This particular curtain's ruin had a profound impact to very definition and application of Biblical Servanthood.
The Iron Curtain was never in actuality a real material curtain. The term was coined by then British Prime Minister Winston Churchill to describe the Soviet occupation and control of Eastern Europe after World War II. Despite its intangibility however, the analogy was no less accurate. Curtains by their shear design divide spaces. In performing their function, they also automatically divide the people in those spaces.

Hence, a curtain simultaneously both performs an actual division as well as testifies to the reason behind the division. Take for example that little annoying curtain in the first class cabin of an airplane. This particular curtain not only keeps people stuck in those tiny-cramped economy seats from coming into first class, but also signifies a division of wealth and privilege (or at the very least a division of people willing to spend that kind of money).
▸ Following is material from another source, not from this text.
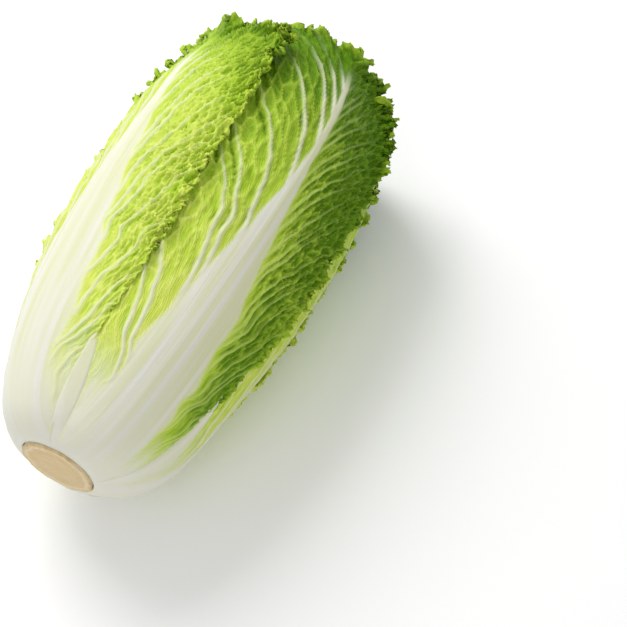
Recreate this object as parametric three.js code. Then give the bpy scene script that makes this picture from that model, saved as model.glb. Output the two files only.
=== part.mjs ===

The curtain that separated the Most Holy Place from the rest of the Jewish temple was similar to and yet vastly different from every other curtain before or since. For most curtains, it is not the materials they are made from but rather the things they separate that define their importance. The holy veil, as it was also known as, was similar in that it both provided an actual partition of spaces and people.

Unlike all the curtains in history, however, the holy veil was vastly more significant because of whom it separated. The holy veil was much more than an interior designer's whimsy, it was a divine institution designed by God to represent both the inaccessibility and the infinite separation between Him and His creation.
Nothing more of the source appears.